5 responses to “Bob Costas and “Perspective””

  1. James Basinger says:

    Excellent post, although “My attitude rises and falls with the performance of my teams, despite the fact that they play children’s games that needn’t affect my life in the slightest” That cuts a bit too close!
    I do tend to sleep better if my team wins.

  2. Alex Large says:

    Even as a person who wishes there were much less guns available, I found it interesting that Costas believes that if Jovan Belcher “didn’t own a gun they would both be alive”. Obviously there are other ways to kill yourself or someone else without a gun. Even without premeditation. It seems to me that Costas is jumping to the temptation of blaming outside forces (guns in this case) instead of the inward issue (whatever it was) of Jovans mental state. From out of the heart, as Jesus said, comes evil thoughts murder etc. Matthew 15:19-20. The heart defiles, not the gun.

  3. bob says:

    Why don’t people scream let’s ban cars after every car death?
    A gun also has purpose and real use, even sitting idol on the shelf: deterence!

  4. Ross Byrd says:

    Great post, Nick. Yes, we all need profound events for recalibration! It seems Costas sort of wanted to overlook that somewhat nuanced point about human reality, to make his simpler and more abstract point about guns. And thanks, Alex, for the reference to Jesus’ teaching on the inward problem of the heart (rather than the gun itself). Right on!
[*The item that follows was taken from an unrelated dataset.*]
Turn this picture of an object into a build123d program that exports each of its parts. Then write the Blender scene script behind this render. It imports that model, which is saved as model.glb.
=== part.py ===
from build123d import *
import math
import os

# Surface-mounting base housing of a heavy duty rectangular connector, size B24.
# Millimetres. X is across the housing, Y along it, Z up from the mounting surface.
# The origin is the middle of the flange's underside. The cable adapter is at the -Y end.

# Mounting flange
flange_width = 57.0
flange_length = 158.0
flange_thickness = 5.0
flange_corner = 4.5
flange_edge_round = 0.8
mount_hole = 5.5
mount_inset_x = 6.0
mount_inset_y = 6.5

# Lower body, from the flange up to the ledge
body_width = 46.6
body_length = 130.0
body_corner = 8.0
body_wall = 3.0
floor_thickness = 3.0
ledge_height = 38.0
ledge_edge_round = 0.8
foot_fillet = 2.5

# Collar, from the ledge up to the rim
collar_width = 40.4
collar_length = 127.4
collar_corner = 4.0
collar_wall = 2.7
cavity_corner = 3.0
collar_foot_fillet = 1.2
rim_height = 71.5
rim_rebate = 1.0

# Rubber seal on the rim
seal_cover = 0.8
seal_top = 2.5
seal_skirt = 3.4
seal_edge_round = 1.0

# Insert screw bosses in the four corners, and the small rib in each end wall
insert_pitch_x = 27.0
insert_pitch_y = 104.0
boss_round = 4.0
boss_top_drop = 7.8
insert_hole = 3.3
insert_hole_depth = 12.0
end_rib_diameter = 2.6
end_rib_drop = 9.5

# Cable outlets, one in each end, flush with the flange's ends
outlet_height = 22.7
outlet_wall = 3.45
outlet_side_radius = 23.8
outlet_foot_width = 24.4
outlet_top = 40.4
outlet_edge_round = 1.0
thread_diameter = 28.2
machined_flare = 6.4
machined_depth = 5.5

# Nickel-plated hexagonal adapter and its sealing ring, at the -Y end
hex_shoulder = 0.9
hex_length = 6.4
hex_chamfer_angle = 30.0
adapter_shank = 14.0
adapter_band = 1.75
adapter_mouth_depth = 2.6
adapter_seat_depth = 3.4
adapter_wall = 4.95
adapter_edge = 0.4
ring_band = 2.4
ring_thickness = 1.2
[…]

    Your other point was that ‘no one has any perspective’. I’m not trying to pick a fight here, because I agree with you in principle. I know it was meant as hyperbole, and I grant what you’re getting at: We are all self-centered at the core and have all kinds of priorities that we shouldn’t, at least, without God rearranging things. But this brings up an interesting discussion about perspective, and maybe theology in general. For instance, perhaps our worldview is not only shaped by selfish priorities but also by our experiences of (and belief in) a great many things that are good and right about this world – love, friendship, marriage, children, football games – which are, of course, profoundly meaningful and valuable at times. And that’s obviously one of the major reasons that people are shocked by tragedies such as this one.
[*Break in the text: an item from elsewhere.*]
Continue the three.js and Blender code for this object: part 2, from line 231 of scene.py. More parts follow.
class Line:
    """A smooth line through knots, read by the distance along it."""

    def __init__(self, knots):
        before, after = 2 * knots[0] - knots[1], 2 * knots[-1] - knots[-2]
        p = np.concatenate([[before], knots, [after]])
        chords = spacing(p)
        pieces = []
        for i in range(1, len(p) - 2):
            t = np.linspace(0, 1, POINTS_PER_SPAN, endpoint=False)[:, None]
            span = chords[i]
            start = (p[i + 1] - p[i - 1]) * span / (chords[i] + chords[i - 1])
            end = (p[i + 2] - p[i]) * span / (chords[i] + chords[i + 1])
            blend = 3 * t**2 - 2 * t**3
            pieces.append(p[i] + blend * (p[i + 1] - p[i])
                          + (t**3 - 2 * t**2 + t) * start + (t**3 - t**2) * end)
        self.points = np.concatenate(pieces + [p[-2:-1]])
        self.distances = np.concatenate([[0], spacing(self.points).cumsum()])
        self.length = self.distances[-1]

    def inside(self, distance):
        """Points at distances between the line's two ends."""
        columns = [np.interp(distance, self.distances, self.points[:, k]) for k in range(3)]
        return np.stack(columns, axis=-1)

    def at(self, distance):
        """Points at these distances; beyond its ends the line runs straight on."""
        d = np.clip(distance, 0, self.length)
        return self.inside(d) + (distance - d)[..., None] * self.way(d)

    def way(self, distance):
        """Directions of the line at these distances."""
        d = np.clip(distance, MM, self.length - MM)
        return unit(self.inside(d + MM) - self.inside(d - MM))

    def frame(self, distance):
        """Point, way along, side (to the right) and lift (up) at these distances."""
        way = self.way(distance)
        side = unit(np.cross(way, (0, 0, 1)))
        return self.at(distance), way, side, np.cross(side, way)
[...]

    In other words, part of the reason that people are shocked by tragedies is simply because they are shocking and tragic. They are a disruption from any number of things that we know to be good. So what I’m getting at regarding ‘perspective’ and ‘theology’ is this: I think we suggest too much if we suggest that our Christian theology, understood correctly, would hypothetically allow us to be less shocked by such events. That is to assume that what we think and expect of human nature is fundamentally and, even solely, tragic. But life and Scripture refute this notion at every turn. Life is, in countless ways, still good; that’s why tragedies can be felt rightly as tragic, even though we lack so much perspective.

    Granted, things are clearly not as they should be, and we are not as we were meant to be. And as you have said, tragedies always seem to remind us of this fact (in a good way). But it seems to me we’ve got to look for a more nuanced approach to communicating and understanding this fact, as I think, the Bible does. Theology is so prone to artificial, polarized abstractions, probably because they are an easier means to making us think that we understand, and perhaps an easier means to refute others. But the reality (of depravity and goodness in the world or in the human heart, for instance) is usually much more complex than our descriptions of it tend to let on.

    Anyway, again, this wasn’t meant to be an argument with you, Nick. Just seemed like a good context to think out loud about how we do theology. And, as I was writing those last few lines, Romans 3:10-18 came to mind: “No one understands…no one seeks God…no one does good, not even one.” Ha! That could certainly be used to argue against what I was just saying! But of course, Paul’s theology too is full of complexities.